What the task requires → Quote, without change, all of the lines that follow.

Source material →
>> begin

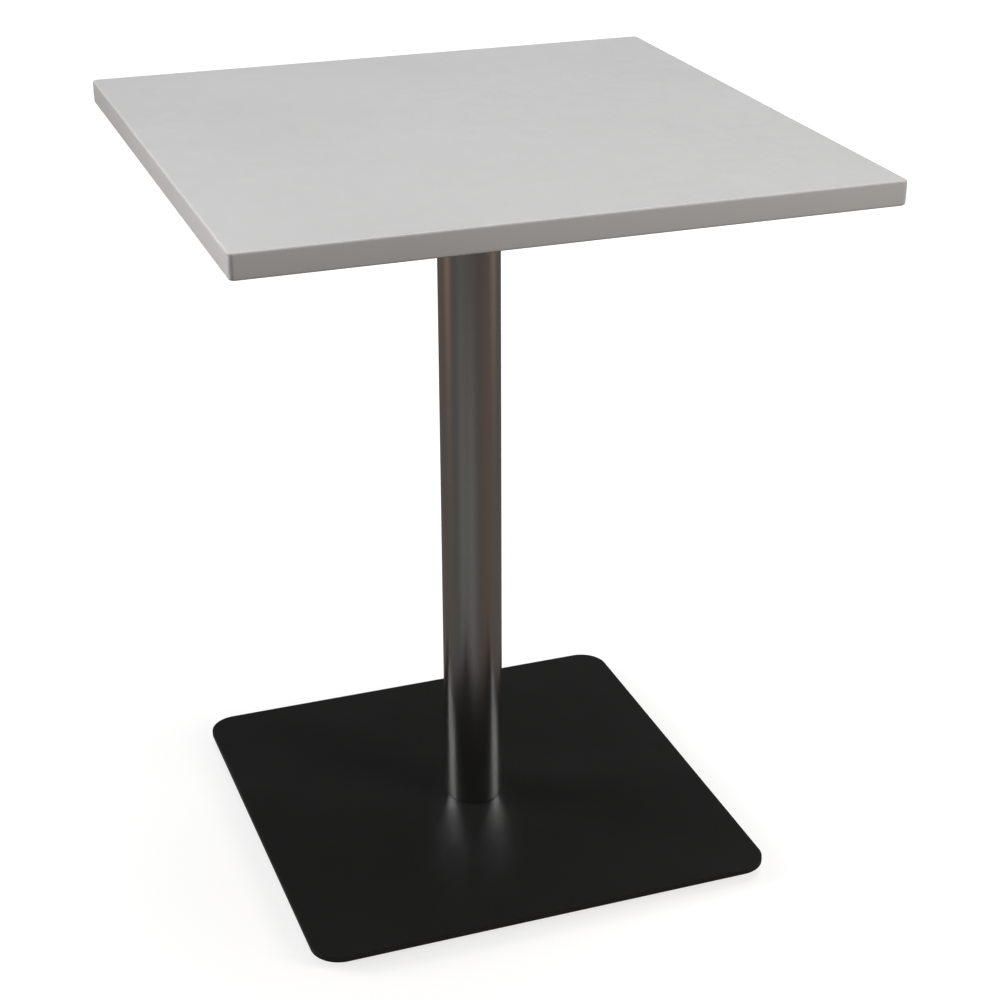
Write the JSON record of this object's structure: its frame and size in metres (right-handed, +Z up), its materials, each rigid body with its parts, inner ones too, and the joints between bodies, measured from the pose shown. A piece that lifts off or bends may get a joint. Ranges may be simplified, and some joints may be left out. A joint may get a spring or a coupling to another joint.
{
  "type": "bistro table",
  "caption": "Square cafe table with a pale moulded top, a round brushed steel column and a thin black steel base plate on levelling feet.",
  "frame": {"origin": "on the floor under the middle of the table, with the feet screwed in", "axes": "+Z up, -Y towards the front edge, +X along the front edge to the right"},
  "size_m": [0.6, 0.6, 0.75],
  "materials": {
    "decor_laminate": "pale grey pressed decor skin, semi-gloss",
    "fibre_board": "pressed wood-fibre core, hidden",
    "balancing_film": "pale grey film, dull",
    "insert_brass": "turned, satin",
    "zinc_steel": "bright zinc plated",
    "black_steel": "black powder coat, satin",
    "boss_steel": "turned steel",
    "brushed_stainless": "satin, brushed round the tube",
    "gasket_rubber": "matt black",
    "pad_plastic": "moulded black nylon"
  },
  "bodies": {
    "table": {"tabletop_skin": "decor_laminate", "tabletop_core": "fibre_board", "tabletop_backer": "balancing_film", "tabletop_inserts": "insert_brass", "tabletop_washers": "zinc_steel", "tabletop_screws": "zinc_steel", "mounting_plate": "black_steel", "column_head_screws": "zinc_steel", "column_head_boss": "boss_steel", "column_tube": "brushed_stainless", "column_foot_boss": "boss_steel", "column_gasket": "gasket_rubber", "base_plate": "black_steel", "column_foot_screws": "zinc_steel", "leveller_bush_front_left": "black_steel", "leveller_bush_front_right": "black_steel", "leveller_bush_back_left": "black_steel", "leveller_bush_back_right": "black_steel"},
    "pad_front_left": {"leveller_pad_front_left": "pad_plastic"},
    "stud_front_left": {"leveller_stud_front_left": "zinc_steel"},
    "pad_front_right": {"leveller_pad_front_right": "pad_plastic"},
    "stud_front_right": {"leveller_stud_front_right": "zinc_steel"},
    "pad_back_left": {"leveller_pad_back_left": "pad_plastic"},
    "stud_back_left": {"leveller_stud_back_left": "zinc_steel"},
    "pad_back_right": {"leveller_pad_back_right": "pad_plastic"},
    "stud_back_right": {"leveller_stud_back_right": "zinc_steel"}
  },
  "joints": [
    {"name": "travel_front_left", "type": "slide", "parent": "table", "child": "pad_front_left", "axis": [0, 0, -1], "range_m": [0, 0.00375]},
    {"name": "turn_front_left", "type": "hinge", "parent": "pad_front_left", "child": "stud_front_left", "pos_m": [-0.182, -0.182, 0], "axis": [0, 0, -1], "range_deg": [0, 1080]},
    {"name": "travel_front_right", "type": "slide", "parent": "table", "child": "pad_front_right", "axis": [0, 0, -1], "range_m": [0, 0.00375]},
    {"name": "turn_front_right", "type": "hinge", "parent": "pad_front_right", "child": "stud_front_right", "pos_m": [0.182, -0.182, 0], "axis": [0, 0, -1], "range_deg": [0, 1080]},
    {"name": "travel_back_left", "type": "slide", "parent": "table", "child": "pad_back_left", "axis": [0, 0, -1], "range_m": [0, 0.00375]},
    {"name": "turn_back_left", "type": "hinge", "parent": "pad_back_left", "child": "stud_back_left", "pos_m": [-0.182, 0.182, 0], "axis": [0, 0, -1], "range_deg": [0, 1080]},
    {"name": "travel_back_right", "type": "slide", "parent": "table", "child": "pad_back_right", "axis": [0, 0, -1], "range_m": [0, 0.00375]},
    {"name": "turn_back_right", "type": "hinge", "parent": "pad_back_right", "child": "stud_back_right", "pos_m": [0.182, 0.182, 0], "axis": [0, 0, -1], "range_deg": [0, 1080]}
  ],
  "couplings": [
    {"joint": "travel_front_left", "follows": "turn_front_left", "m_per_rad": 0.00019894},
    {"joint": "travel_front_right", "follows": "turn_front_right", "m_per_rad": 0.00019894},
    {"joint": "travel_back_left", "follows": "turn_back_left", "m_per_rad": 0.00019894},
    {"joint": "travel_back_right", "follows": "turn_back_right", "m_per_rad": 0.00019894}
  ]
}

>> end

Worked answer →
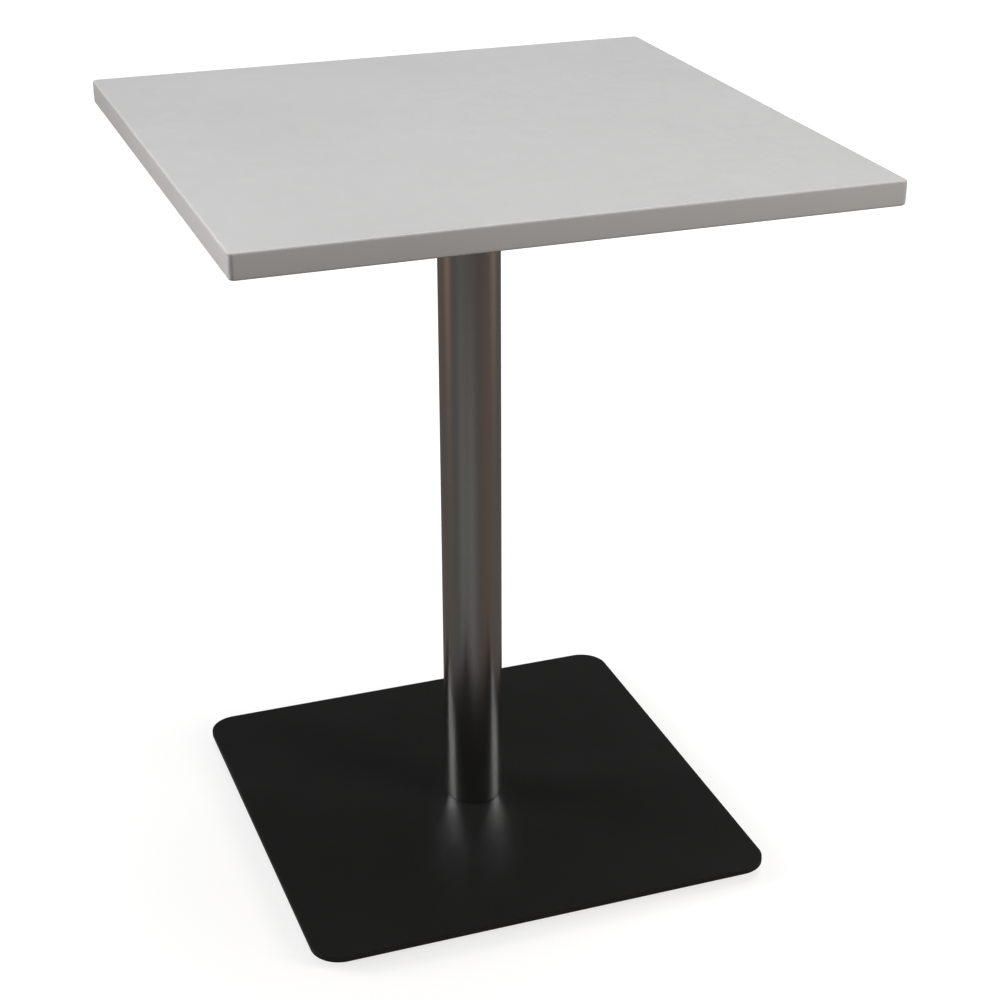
Write the JSON record of this object's structure: its frame and size in metres (right-handed, +Z up), its materials, each rigid body with its parts, inner ones too, and the joints between bodies, measured from the pose shown. A piece that lifts off or bends may get a joint. Ranges may be simplified, and some joints may be left out. A joint may get a spring or a coupling to another joint.
{
  "type": "bistro table",
  "caption": "Square cafe table with a pale moulded top, a round brushed steel column and a thin black steel base plate on levelling feet.",
  "frame": {"origin": "on the floor under the middle of the table, with the feet screwed in", "axes": "+Z up, -Y towards the front edge, +X along the front edge to the right"},
  "size_m": [0.6, 0.6, 0.75],
  "materials": {
    "decor_laminate": "pale grey pressed decor skin, semi-gloss",
    "fibre_board": "pressed wood-fibre core, hidden",
    "balancing_film": "pale grey film, dull",
    "insert_brass": "turned, satin",
    "zinc_steel": "bright zinc plated",
    "black_steel": "black powder coat, satin",
    "boss_steel": "turned steel",
    "brushed_stainless": "satin, brushed round the tube",
    "gasket_rubber": "matt black",
    "pad_plastic": "moulded black nylon"
  },
  "bodies": {
    "table": {"tabletop_skin": "decor_laminate", "tabletop_core": "fibre_board", "tabletop_backer": "balancing_film", "tabletop_inserts": "insert_brass", "tabletop_washers": "zinc_steel", "tabletop_screws": "zinc_steel", "mounting_plate": "black_steel", "column_head_screws": "zinc_steel", "column_head_boss": "boss_steel", "column_tube": "brushed_stainless", "column_foot_boss": "boss_steel", "column_gasket": "gasket_rubber", "base_plate": "black_steel", "column_foot_screws": "zinc_steel", "leveller_bush_front_left": "black_steel", "leveller_bush_front_right": "black_steel", "leveller_bush_back_left": "black_steel", "leveller_bush_back_right": "black_steel"},
    "pad_front_left": {"leveller_pad_front_left": "pad_plastic"},
    "stud_front_left": {"leveller_stud_front_left": "zinc_steel"},
    "pad_front_right": {"leveller_pad_front_right": "pad_plastic"},
    "stud_front_right": {"leveller_stud_front_right": "zinc_steel"},
    "pad_back_left": {"leveller_pad_back_left": "pad_plastic"},
    "stud_back_left": {"leveller_stud_back_left": "zinc_steel"},
    "pad_back_right": {"leveller_pad_back_right": "pad_plastic"},
    "stud_back_right": {"leveller_stud_back_right": "zinc_steel"}
  },
  "joints": [
    {"name": "travel_front_left", "type": "slide", "parent": "table", "child": "pad_front_left", "axis": [0, 0, -1], "range_m": [0, 0.00375]},
    {"name": "turn_front_left", "type": "hinge", "parent": "pad_front_left", "child": "stud_front_left", "pos_m": [-0.182, -0.182, 0], "axis": [0, 0, -1], "range_deg": [0, 1080]},
    {"name": "travel_front_right", "type": "slide", "parent": "table", "child": "pad_front_right", "axis": [0, 0, -1], "range_m": [0, 0.00375]},
    {"name": "turn_front_right", "type": "hinge", "parent": "pad_front_right", "child": "stud_front_right", "pos_m": [0.182, -0.182, 0], "axis": [0, 0, -1], "range_deg": [0, 1080]},
    {"name": "travel_back_left", "type": "slide", "parent": "table", "child": "pad_back_left", "axis": [0, 0, -1], "range_m": [0, 0.00375]},
    {"name": "turn_back_left", "type": "hinge", "parent": "pad_back_left", "child": "stud_back_left", "pos_m": [-0.182, 0.182, 0], "axis": [0, 0, -1], "range_deg": [0, 1080]},
    {"name": "travel_back_right", "type": "slide", "parent": "table", "child": "pad_back_right", "axis": [0, 0, -1], "range_m": [0, 0.00375]},
    {"name": "turn_back_right", "type": "hinge", "parent": "pad_back_right", "child": "stud_back_right", "pos_m": [0.182, 0.182, 0], "axis": [0, 0, -1], "range_deg": [0, 1080]}
  ],
  "couplings": [
    {"joint": "travel_front_left", "follows": "turn_front_left", "m_per_rad": 0.00019894},
    {"joint": "travel_front_right", "follows": "turn_front_right", "m_per_rad": 0.00019894},
    {"joint": "travel_back_left", "follows": "turn_back_left", "m_per_rad": 0.00019894},
    {"joint": "travel_back_right", "follows": "turn_back_right", "m_per_rad": 0.00019894}
  ]
}